In that regard, Japan was also forced to Americanize by the US occupation after World War II, but they came out as Japanese as ever. My countrymen in the mainland are living in a much less fertile ground for total Westernization and should never have such fears.

The real danger is not Westernization, but rather, placing an unreal aura on everything coming from the West because of an inferiority complex. Some of us are psychologically imbalanced and casually throw away treasures handed down to us generations ago, thereby creating a void to be filled indiscriminately by idolized Western culture.

Fortunately, most of us have come to our senses now, and with a renewed pride in our heritage, we can come to terms with anything Western as equals.

We can objectively value what is good no matter where it comes from, and learn from it with an ease of mind. We have also set up centres around the world to facilitate others' learning from us.

Because of this, the Chinese have become inquisitive people.

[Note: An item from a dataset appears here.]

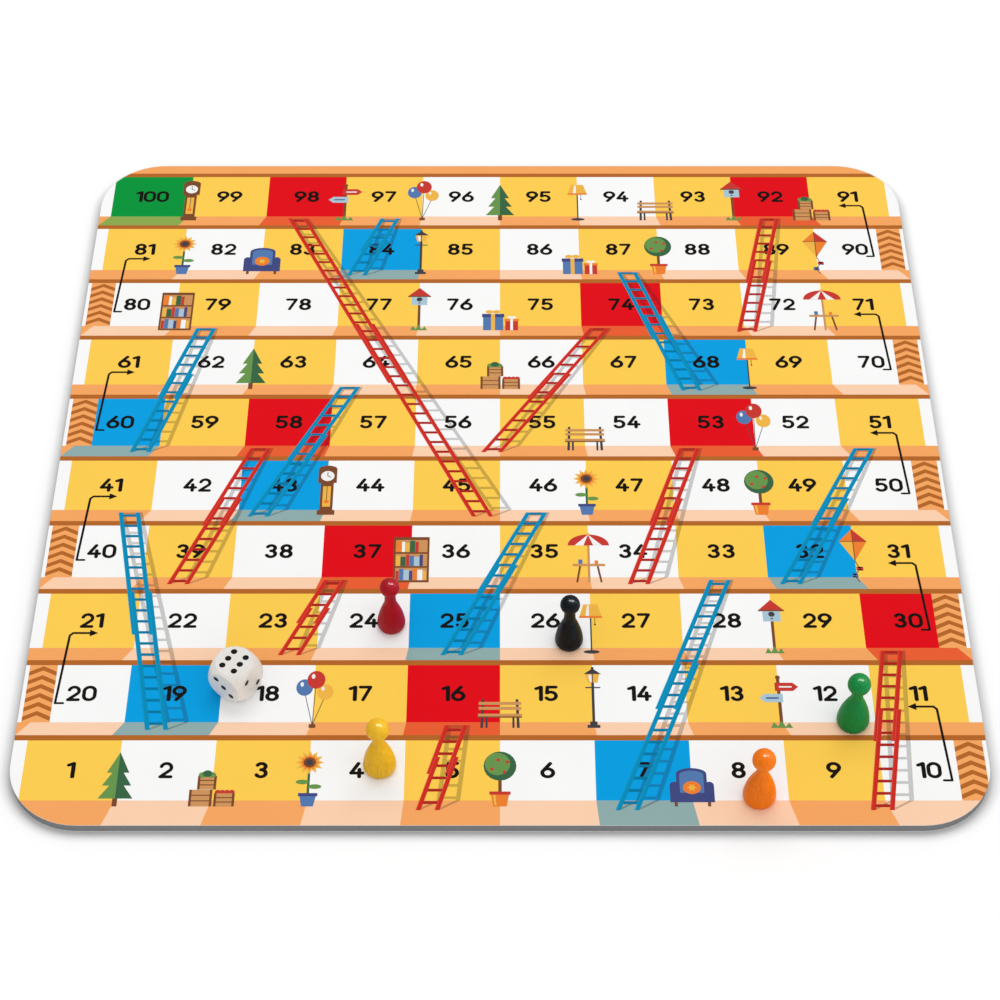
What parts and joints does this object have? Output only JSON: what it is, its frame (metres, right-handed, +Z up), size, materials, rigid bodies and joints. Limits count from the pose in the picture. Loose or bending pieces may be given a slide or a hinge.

Everything new that comes into sight, we will treat it with a curious and open mind and will not hesitate to touch it, sniff it and even take a bite out of it. If we like it, we calmly put it into our pocket. If we do not, we just discard it without any fanfare.

Consequently, we are the fastest learner in town. This new mindset is perhaps the best-kept secret of our rapid revival during the last quarter of a century.

Again, with our roots firmly grounded on our culture, we will not end up just another copycat.

After sustained nourishment, we will innovate. In fact, we have been innovating so fast in so many areas in such a short time span that we have startled the whole world.

To us, reform and opening up is a never-ending process, and has become part of our contemporary culture.

We will carry on scouting and sampling more of the goodies from the West, and later on, surprising them with something new of our own. Our country is so big and our cultural heritage so rich and entrenched, that our hunger is hard to satisfy, and we shall not fear indigestion.